Article from: OGEL 3 (2019), in Editorial
1. Introduction to the Special Issue
(Minor revisions 17/06/2019) Since its launch in 2015, the Energy Union strategy has significantly transformed EU energy and climate law. At least from a quantitative point of view, the measures aimed at implementing the five Energy Union dimensions dwarf the energy and climate packages of the previous two decades. Figure 1 shows that in the 2015-2019 period 2 Regulations have been devoted to the energy security dimension, 2 Directives and 3 Regulations to the energy markets dimension, 2 Directives and 1 Regulation to the energy efficiency dimension, 3 Directives, 4 Regulations and 1 Decision to the decarbonisation dimension, 20 actions on clean technologies for the research dimension. The Governance Regulation provides the horizontal framework for the five dimensions. Finally, the Decision on intergovernmental agreements and the Regulation on the screening of foreign direct investments in the EU affect the external dimension of the Energy Union. Although many legislative provisions introduced in previous years have been maintained, each dimension has been provided a new legal framework.
The intense legislative activity of the last four years has been prompted by the need to revise what did not work in the past. However, the Energy Union strategy is not about minor improvements of EU energy and climate law. It is about engineering the largest and fastest energy transition ever seen. The articles we present in this Special Issue deal with several aspects of such a transition. Above all, they provide the authors' viewpoint on what to expect from the Energy Union strategy in the next decade.

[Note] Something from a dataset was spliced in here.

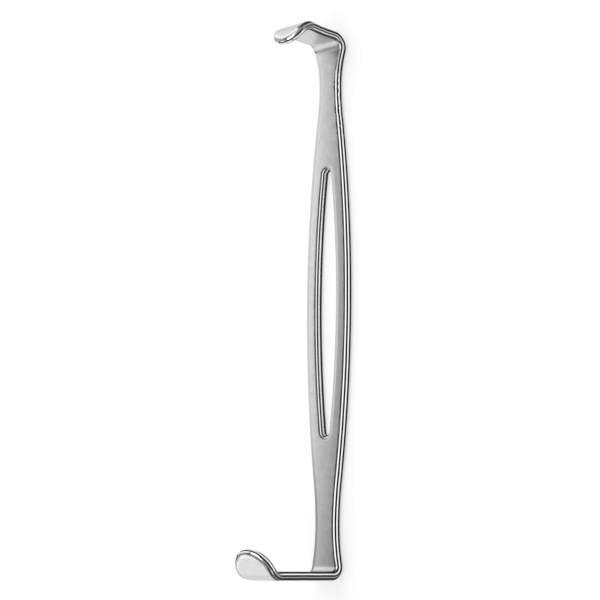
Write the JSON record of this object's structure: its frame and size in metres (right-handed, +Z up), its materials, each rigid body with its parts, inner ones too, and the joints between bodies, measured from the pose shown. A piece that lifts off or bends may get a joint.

A focus on the next decade should help go beyond the analysis of specific provisions and put in a broader perspective the legal developments taking place in EU energy and climate law. It has been rightly pointed out that the main goal of the Energy Union Strategy is to ensure policy coherence across the five dimensions. Coherence should be understood as the exploitation of synergies and the avoidance of conflicts among policy areas. It cannot be excluded that this kind of coherence is an unattainable ideal: the low-carbon transition could exacerbate conflicts instead of eliminating them. The crucial question is whether the Energy Union strategy is able to pull out the most blatant incompatibilities across the five dimensions and pay attention to all the interests involved. This is less than perfect policy coherence, but already a tall order.
From a scientific point of view, the challenges of the next decade are clear: global greenhouse gas (GHG) emissions should peak and start to decline. Should the peak happen much later, the Earth system could cross a planetary threshold and enter a phase of irreversible and uncontrollable biophysical changes. The threshold could be as low as a 2°C increase of the global temperature above pre-industrial levels. As far as the EU is concerned, it is not clear whether GHG emissions are on a trajectory compatible with the above mentioned targets. The 2020 targets for renewable energy and energy efficiency should be barely achieved. And at least since 2011, investments in renewable energy are much lower than required by decarbonisation scenarios. This means that the legal framework of the Energy Union must prove to be highly effective for the higher 2030 targets to remain within reach. Moreover, the choice of a long-term target of zero net emissions by 2050 might require to further increase the 2030 targets.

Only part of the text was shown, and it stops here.